• OBJECTIVE: Your task is to repeat the listing exactly.

-- start of COLLECTED DATA --

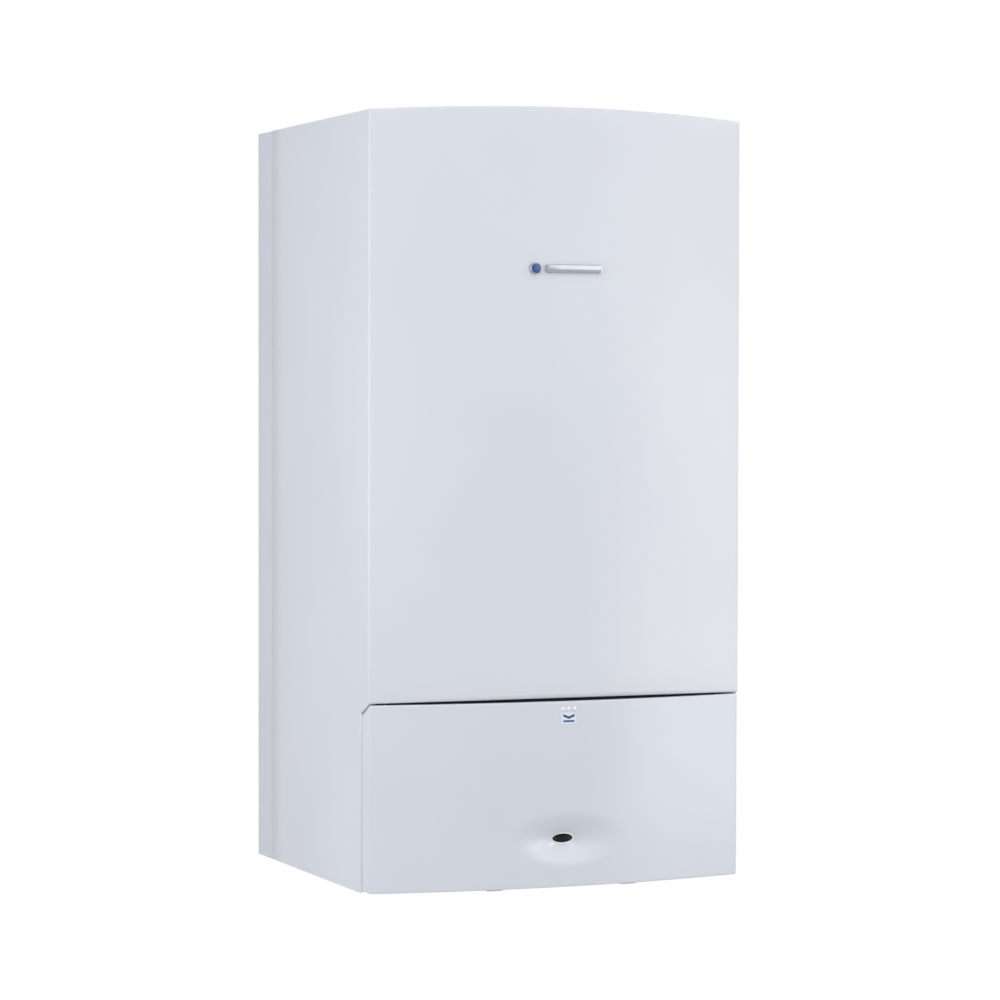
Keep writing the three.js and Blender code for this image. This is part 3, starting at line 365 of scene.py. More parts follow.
# Glazed alumina of the electrode's insulator.
GLAZED_ALUMINA = Finish(
    "glazed_alumina", "f0ece2", "e9e4d8", Surface.POLISHED, 1.0, 0.005, 15, (0.12, 0.2), coat=0.5
)
# Screen-printed inks: thin even films, drier than the plastic under them.
PALE_INK = Finish(
    "pale_printing_ink", "eef2fa", "e9eef8", Surface.MOULDED, 0.4, 0.002, 6, (0.45, 0.5)
)
BLUE_INK = Finish(
    "blue_printing_ink", "2c4f95", "29498b", Surface.MOULDED, 0.4, 0.002, 6, (0.45, 0.5)
)
DARK_INK = Finish(
    "dark_printing_ink", "3c4148", "41464d", Surface.MOULDED, 0.4, 0.002, 6, (0.5, 0.55)
)
# Matt white paint of the gauge's dial and of the display's figures.
DIAL_WHITE = Finish(
    "dial_white", "f0f1f0", "ebecea", Surface.MOULDED, 0.5, 0.002, 20, (0.55, 0.6)
)
# Green cast acrylic of the lamp's lens: clear colour with sharp reflections.
GREEN_ACRYLIC = Finish(
    "green_acrylic", "58c17a", "4db36e", Surface.POLISHED, 1.0, 0.002, 8, (0.08, 0.14), coat=0.5
)
# Smoked acrylic window over the display: near-black with sharp reflections.
SMOKED_ACRYLIC = Finish(
    "smoked_acrylic", "14191c", "181d21", Surface.POLISHED, 3.0, 0.002, 30, (0.05, 0.09), coat=0.5
)


# ----------------------------------------------------------------------------- mesh making


def make_piece(
    name: str,
    mesh: bpy.types.Mesh,
    body: str,
    finish: Finish,
    smooth: float = 32.0,
) -> bpy.types.Object:
    """Puts a mesh in the scene as a dressed piece that rides on a body.

    Args:
        name: Piece name.
        mesh: Mesh in the shared frame, in metres.
        body: Body that carries it.
        finish: What it is made of.
        smooth: Angle in degrees above which an edge stays sharp.

    Returns:
        The new object.
    """
    piece = bpy.data.objects.new(name, mesh)
    bpy.context.scene.collection.objects.link(piece)
    mesh.materials.clear()
    mesh.materials.append(finish.material())
    mesh.shade_smooth()
    mesh.set_sharp_from_angle(angle=math.radians(smooth))
    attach(piece, body)
    log.info("%s on %s, %d faces, %s", name, body, len(mesh.polygons), finish.name)
    return piece


def mesh_of(builder: bmesh.types.BMesh, name: str) -> bpy.types.Mesh:
    """Closes a bmesh into a mesh with its faces turned outwards.

    Args:
        builder: The closed shape, which is freed.
        name: Mesh name.

    Returns:
        The new mesh.
    """
    bmesh.ops.recalc_face_normals(builder, faces=builder.faces)
    mesh = bpy.data.meshes.new(name)
    builder.to_mesh(mesh)
    builder.free()
    return mesh


def apply_modifiers(piece: bpy.types.Object) -> None:
    """Writes a piece's modifiers into its mesh and removes them.

    Args:
        piece: Object whose mesh is replaced.
    """
    graph = bpy.context.evaluated_depsgraph_get()
    done = bpy.data.meshes.new_from_object(piece.evaluated_get(graph), depsgraph=graph)
    old = piece.data
    piece.modifiers.clear()
    piece.data = done
    bpy.data.meshes.remove(old)


def lathe_mesh(
    name: str, profile: Outline, centre: Vector, axis: Axis, facets: int = 64
) -> bpy.types.Mesh:
    """A turned mesh.

    Args:
        name: Mesh name.
        profile: Radius and distance along the axis, in millimetres, from axis to axis.
        centre: Where the profile's zero lies, in metres.
        axis: The positive direction of the profile.
        facets: Faces round the axis.

    Returns:
        A closed mesh.
    """
    builder = bmesh.new()
    rings = []
    for radius, along in profile:
        count = 1 if radius == 0 else facets
        ring = []
        for i in range(count):
            turn = 2 * math.pi * i / facets
            u, v = radius * math.cos(turn), radius * math.sin(turn)
            spot = {Axis.X: (along, u, v), Axis.Y: (u, along, v), Axis.Z: (u, v, along)}[axis]
            ring.append(builder.verts.new(centre + Vector(spot) * MM))
        rings.append(ring)
    join_loops(builder, rings, facets)
    return mesh_of(builder, name)


def join_loops(
    builder: bmesh.types.BMesh, loops: list[list[bmesh.types.BMVert]], facets: int
) -> None:
    """Joins loops of points that follow each other, of which some are a single point.

    Args:
        builder: Mesh that holds the points.
        loops: Loops with one point or as many points as there are facets.
        facets: Faces round each loop.
    """
    for near, far in zip(loops, loops[1:]):
        for i in range(facets):
            j = (i + 1) % facets
            corners = [near[i % len(near)], near[j % len(near)]]
            corners += [far[j % len(far)], far[i % len(far)]]
            unique = list(dict.fromkeys(corners))
            if len(unique) > 2:
                builder.faces.new(unique)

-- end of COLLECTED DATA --

• RESULT FOR THIS TASK:
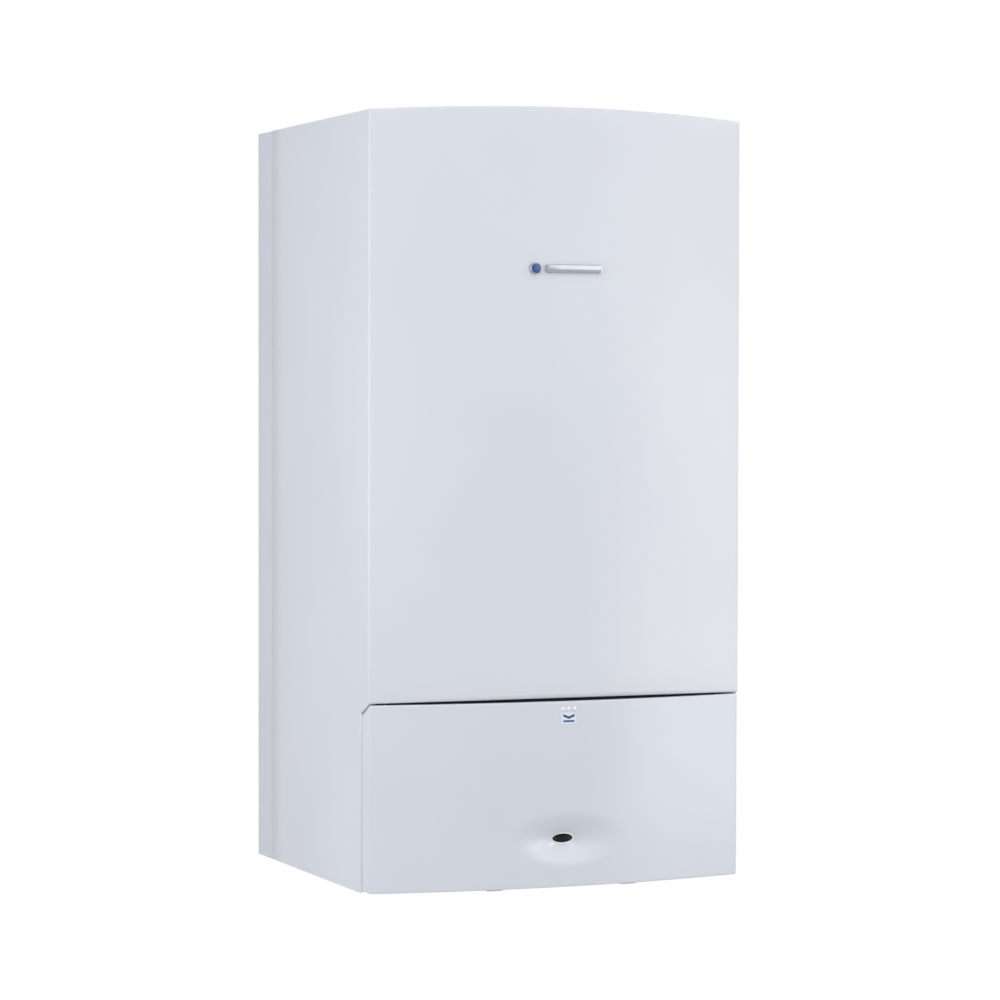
Keep writing the three.js and Blender code for this image. This is part 3, starting at line 365 of scene.py. More parts follow.
# Glazed alumina of the electrode's insulator.
GLAZED_ALUMINA = Finish(
    "glazed_alumina", "f0ece2", "e9e4d8", Surface.POLISHED, 1.0, 0.005, 15, (0.12, 0.2), coat=0.5
)
# Screen-printed inks: thin even films, drier than the plastic under them.
PALE_INK = Finish(
    "pale_printing_ink", "eef2fa", "e9eef8", Surface.MOULDED, 0.4, 0.002, 6, (0.45, 0.5)
)
BLUE_INK = Finish(
    "blue_printing_ink", "2c4f95", "29498b", Surface.MOULDED, 0.4, 0.002, 6, (0.45, 0.5)
)
DARK_INK = Finish(
    "dark_printing_ink", "3c4148", "41464d", Surface.MOULDED, 0.4, 0.002, 6, (0.5, 0.55)
)
# Matt white paint of the gauge's dial and of the display's figures.
DIAL_WHITE = Finish(
    "dial_white", "f0f1f0", "ebecea", Surface.MOULDED, 0.5, 0.002, 20, (0.55, 0.6)
)
# Green cast acrylic of the lamp's lens: clear colour with sharp reflections.
GREEN_ACRYLIC = Finish(
    "green_acrylic", "58c17a", "4db36e", Surface.POLISHED, 1.0, 0.002, 8, (0.08, 0.14), coat=0.5
)
# Smoked acrylic window over the display: near-black with sharp reflections.
SMOKED_ACRYLIC = Finish(
    "smoked_acrylic", "14191c", "181d21", Surface.POLISHED, 3.0, 0.002, 30, (0.05, 0.09), coat=0.5
)


# ----------------------------------------------------------------------------- mesh making


def make_piece(
    name: str,
    mesh: bpy.types.Mesh,
    body: str,
    finish: Finish,
    smooth: float = 32.0,
) -> bpy.types.Object:
    """Puts a mesh in the scene as a dressed piece that rides on a body.

    Args:
        name: Piece name.
        mesh: Mesh in the shared frame, in metres.
        body: Body that carries it.
        finish: What it is made of.
        smooth: Angle in degrees above which an edge stays sharp.

    Returns:
        The new object.
    """
    piece = bpy.data.objects.new(name, mesh)
    bpy.context.scene.collection.objects.link(piece)
    mesh.materials.clear()
    mesh.materials.append(finish.material())
    mesh.shade_smooth()
    mesh.set_sharp_from_angle(angle=math.radians(smooth))
    attach(piece, body)
    log.info("%s on %s, %d faces, %s", name, body, len(mesh.polygons), finish.name)
    return piece


def mesh_of(builder: bmesh.types.BMesh, name: str) -> bpy.types.Mesh:
    """Closes a bmesh into a mesh with its faces turned outwards.

    Args:
        builder: The closed shape, which is freed.
        name: Mesh name.

    Returns:
        The new mesh.
    """
    bmesh.ops.recalc_face_normals(builder, faces=builder.faces)
    mesh = bpy.data.meshes.new(name)
    builder.to_mesh(mesh)
    builder.free()
    return mesh


def apply_modifiers(piece: bpy.types.Object) -> None:
    """Writes a piece's modifiers into its mesh and removes them.

    Args:
        piece: Object whose mesh is replaced.
    """
    graph = bpy.context.evaluated_depsgraph_get()
    done = bpy.data.meshes.new_from_object(piece.evaluated_get(graph), depsgraph=graph)
    old = piece.data
    piece.modifiers.clear()
    piece.data = done
    bpy.data.meshes.remove(old)


def lathe_mesh(
    name: str, profile: Outline, centre: Vector, axis: Axis, facets: int = 64
) -> bpy.types.Mesh:
    """A turned mesh.

    Args:
        name: Mesh name.
        profile: Radius and distance along the axis, in millimetres, from axis to axis.
        centre: Where the profile's zero lies, in metres.
        axis: The positive direction of the profile.
        facets: Faces round the axis.

    Returns:
        A closed mesh.
    """
    builder = bmesh.new()
    rings = []
    for radius, along in profile:
        count = 1 if radius == 0 else facets
        ring = []
        for i in range(count):
            turn = 2 * math.pi * i / facets
            u, v = radius * math.cos(turn), radius * math.sin(turn)
            spot = {Axis.X: (along, u, v), Axis.Y: (u, along, v), Axis.Z: (u, v, along)}[axis]
            ring.append(builder.verts.new(centre + Vector(spot) * MM))
        rings.append(ring)
    join_loops(builder, rings, facets)
    return mesh_of(builder, name)


def join_loops(
    builder: bmesh.types.BMesh, loops: list[list[bmesh.types.BMVert]], facets: int
) -> None:
    """Joins loops of points that follow each other, of which some are a single point.

    Args:
        builder: Mesh that holds the points.
        loops: Loops with one point or as many points as there are facets.
        facets: Faces round each loop.
    """
    for near, far in zip(loops, loops[1:]):
        for i in range(facets):
            j = (i + 1) % facets
            corners = [near[i % len(near)], near[j % len(near)]]
            corners += [far[j % len(far)], far[i % len(far)]]
            unique = list(dict.fromkeys(corners))
            if len(unique) > 2:
                builder.faces.new(unique)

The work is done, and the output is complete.